= Problem statement =
The required output consists solely of the lines from the top of the listing through the line containing "MINUTE_TUBE_RADIUS = 1.7 * MM", transcribed exactly.

= Data lines =
## START

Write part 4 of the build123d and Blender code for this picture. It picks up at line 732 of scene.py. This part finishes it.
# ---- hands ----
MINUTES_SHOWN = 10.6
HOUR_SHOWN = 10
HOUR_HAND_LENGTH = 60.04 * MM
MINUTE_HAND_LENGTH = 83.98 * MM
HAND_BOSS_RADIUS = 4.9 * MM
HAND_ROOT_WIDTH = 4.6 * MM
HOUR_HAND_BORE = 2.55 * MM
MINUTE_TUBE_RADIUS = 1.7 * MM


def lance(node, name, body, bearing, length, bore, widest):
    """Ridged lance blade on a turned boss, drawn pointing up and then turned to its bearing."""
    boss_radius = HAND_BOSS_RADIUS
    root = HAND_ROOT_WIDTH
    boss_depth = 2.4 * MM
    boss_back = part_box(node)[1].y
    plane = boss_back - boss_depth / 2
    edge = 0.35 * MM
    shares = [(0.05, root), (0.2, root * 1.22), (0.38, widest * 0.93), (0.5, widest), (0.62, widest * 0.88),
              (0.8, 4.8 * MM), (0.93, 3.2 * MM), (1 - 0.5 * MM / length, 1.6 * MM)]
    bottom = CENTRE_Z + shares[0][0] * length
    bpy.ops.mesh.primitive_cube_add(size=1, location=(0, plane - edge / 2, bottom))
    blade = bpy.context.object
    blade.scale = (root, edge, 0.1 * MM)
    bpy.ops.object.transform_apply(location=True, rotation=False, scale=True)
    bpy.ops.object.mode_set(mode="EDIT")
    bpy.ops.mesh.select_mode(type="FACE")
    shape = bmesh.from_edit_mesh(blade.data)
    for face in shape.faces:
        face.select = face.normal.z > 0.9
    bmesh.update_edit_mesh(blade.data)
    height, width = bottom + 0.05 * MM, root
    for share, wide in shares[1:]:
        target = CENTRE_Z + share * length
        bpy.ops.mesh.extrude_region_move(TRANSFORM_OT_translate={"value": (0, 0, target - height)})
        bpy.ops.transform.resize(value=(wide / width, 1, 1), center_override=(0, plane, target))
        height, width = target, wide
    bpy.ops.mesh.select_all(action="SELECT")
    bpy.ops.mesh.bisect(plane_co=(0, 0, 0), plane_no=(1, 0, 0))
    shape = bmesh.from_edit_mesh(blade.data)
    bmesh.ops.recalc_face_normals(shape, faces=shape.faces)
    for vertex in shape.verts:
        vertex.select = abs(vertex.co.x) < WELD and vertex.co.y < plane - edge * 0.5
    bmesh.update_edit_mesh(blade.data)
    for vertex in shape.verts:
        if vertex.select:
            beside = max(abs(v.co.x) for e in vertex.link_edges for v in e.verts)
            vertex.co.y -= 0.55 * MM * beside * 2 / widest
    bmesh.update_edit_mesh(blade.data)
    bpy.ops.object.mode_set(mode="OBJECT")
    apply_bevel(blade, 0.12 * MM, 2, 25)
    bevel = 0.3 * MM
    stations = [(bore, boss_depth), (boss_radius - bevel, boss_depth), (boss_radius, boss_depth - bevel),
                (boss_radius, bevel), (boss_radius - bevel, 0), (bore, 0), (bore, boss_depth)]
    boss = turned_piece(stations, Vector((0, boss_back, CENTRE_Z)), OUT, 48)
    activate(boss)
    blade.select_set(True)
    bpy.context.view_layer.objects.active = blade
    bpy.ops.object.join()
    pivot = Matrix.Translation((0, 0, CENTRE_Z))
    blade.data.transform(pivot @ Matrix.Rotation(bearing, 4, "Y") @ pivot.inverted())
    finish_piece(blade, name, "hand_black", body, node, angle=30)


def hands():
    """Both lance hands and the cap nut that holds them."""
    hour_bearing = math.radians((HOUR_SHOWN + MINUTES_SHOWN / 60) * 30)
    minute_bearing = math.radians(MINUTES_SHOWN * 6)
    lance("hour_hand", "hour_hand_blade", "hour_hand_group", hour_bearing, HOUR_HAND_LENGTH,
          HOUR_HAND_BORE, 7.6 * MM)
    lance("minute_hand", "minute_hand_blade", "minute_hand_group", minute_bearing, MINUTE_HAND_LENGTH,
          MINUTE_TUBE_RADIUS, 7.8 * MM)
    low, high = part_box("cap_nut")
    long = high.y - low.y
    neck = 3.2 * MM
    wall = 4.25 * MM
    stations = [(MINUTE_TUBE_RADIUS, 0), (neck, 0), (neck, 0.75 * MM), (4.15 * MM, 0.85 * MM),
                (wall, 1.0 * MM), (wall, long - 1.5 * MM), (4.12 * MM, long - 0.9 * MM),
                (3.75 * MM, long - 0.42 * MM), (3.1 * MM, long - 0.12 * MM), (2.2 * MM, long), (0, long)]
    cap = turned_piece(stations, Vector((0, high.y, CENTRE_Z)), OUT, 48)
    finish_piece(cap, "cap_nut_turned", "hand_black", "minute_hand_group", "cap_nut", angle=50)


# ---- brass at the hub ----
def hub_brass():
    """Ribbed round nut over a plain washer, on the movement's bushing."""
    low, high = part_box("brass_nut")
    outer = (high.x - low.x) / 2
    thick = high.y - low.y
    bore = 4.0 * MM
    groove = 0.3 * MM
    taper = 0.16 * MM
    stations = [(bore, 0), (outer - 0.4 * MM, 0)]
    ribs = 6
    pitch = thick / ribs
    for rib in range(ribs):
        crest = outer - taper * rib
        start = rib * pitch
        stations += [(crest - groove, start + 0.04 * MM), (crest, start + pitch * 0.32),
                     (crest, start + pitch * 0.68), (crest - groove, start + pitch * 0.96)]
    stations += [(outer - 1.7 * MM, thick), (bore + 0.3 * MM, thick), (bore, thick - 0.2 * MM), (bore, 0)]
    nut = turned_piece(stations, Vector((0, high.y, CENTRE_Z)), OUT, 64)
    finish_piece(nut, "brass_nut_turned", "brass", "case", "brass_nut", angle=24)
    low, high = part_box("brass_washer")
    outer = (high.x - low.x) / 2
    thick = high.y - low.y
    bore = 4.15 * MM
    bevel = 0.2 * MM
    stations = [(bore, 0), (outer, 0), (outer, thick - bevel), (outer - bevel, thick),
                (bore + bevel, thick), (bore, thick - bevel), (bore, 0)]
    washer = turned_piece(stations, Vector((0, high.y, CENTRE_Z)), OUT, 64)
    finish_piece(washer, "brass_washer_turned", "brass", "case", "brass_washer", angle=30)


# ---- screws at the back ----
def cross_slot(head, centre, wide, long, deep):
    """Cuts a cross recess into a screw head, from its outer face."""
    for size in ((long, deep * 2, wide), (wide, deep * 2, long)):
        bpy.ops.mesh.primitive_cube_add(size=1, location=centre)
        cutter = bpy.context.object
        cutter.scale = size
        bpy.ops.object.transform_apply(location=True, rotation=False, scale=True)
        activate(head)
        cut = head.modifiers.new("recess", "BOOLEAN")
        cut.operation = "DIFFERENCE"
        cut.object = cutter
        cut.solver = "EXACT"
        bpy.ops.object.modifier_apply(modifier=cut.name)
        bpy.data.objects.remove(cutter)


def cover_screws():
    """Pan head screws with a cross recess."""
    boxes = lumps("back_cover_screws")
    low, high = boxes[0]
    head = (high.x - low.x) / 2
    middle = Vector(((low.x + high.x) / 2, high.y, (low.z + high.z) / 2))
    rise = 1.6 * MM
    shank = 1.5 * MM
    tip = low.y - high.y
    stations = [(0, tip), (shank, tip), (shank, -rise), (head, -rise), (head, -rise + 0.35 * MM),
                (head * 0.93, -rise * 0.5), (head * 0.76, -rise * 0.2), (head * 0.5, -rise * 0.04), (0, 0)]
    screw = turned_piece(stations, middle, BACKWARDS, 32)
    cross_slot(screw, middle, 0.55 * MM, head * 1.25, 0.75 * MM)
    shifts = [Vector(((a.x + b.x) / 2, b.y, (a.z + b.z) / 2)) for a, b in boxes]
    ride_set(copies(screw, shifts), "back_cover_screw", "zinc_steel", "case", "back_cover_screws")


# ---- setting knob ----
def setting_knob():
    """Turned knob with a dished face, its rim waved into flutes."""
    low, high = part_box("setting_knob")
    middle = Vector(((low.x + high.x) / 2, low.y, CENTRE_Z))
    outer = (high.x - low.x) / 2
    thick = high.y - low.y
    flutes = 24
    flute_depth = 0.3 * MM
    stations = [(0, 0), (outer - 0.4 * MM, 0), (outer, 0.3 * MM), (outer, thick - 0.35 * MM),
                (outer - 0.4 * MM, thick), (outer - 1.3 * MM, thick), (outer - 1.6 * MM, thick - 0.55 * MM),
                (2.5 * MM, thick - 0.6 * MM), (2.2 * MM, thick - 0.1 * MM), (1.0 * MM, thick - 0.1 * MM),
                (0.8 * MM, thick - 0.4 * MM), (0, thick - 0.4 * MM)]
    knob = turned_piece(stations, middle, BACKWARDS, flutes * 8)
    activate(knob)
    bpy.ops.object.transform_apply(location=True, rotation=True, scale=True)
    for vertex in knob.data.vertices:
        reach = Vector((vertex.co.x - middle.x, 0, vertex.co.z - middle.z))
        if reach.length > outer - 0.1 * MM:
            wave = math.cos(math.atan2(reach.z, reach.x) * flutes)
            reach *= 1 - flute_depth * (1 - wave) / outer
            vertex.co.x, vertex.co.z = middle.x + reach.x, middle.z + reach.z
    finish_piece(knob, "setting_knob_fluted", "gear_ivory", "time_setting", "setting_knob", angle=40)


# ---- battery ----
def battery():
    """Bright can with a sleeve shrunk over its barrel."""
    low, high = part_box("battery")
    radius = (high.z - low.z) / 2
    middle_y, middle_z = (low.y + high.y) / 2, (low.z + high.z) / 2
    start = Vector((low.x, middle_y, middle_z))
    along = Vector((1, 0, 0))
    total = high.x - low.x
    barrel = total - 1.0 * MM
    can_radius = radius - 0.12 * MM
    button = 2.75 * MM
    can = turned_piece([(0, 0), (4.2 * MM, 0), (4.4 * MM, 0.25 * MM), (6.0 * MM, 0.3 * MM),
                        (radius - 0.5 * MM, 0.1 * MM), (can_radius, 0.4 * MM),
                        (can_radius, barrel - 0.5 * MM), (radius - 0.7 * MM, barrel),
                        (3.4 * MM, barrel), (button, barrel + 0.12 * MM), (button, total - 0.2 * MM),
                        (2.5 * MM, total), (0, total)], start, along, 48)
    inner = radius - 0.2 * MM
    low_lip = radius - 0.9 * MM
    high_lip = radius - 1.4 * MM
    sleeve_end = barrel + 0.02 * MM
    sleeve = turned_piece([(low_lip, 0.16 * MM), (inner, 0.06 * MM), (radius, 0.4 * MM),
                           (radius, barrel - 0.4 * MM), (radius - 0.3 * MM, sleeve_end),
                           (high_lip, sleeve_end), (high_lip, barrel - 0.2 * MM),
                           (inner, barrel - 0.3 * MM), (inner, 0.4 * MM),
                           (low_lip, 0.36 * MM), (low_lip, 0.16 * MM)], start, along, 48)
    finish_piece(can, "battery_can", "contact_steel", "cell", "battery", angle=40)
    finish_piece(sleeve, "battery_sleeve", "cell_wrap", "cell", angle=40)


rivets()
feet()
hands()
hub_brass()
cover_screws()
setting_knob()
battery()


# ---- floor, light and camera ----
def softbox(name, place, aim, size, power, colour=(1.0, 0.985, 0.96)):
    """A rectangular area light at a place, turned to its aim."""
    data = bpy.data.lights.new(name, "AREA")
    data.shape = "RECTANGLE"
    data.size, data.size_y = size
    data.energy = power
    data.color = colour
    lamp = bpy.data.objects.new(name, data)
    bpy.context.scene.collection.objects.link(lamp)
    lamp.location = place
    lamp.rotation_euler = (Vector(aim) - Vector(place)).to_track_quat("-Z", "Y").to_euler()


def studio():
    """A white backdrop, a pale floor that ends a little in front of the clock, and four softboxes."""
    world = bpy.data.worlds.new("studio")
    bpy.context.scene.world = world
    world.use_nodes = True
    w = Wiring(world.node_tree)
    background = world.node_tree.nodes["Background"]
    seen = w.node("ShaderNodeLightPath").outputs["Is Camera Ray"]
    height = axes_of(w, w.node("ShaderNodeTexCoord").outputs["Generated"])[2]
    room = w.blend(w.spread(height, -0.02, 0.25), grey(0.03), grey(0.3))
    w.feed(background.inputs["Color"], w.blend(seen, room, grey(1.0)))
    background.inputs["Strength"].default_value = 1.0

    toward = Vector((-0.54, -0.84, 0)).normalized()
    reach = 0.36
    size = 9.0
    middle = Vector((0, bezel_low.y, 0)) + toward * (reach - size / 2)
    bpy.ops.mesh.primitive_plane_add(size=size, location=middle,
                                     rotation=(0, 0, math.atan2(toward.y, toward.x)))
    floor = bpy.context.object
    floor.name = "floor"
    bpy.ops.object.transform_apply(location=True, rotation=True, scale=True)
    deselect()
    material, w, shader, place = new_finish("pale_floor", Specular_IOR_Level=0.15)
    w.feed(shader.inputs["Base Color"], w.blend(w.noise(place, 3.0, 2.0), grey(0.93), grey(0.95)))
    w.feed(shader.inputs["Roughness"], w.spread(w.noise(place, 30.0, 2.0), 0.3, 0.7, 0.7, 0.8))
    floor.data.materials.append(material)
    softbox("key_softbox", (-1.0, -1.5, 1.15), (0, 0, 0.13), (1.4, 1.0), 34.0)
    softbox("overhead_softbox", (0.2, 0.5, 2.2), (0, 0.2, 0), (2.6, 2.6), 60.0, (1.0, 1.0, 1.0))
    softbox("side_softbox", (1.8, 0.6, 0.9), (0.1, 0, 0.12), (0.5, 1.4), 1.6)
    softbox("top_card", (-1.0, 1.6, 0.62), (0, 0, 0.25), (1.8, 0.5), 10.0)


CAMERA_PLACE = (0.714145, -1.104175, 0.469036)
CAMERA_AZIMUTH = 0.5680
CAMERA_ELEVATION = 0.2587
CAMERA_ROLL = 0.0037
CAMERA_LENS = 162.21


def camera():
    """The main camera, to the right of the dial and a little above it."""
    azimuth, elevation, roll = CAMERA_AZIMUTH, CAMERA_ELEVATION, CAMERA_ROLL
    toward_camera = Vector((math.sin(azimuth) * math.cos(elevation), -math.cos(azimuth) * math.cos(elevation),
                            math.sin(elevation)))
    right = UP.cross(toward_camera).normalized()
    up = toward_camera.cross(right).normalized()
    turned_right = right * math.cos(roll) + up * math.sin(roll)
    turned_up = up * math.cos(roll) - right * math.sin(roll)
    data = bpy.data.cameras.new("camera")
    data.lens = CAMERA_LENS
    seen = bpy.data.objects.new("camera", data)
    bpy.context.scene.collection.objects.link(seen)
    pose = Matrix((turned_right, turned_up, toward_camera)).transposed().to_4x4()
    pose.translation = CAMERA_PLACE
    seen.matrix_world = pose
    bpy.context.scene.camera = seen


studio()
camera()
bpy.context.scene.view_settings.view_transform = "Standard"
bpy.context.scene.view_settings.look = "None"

## END

= Output below =
Write part 4 of the build123d and Blender code for this picture. It picks up at line 732 of scene.py. This part finishes it.
# ---- hands ----
MINUTES_SHOWN = 10.6
HOUR_SHOWN = 10
HOUR_HAND_LENGTH = 60.04 * MM
MINUTE_HAND_LENGTH = 83.98 * MM
HAND_BOSS_RADIUS = 4.9 * MM
HAND_ROOT_WIDTH = 4.6 * MM
HOUR_HAND_BORE = 2.55 * MM
MINUTE_TUBE_RADIUS = 1.7 * MM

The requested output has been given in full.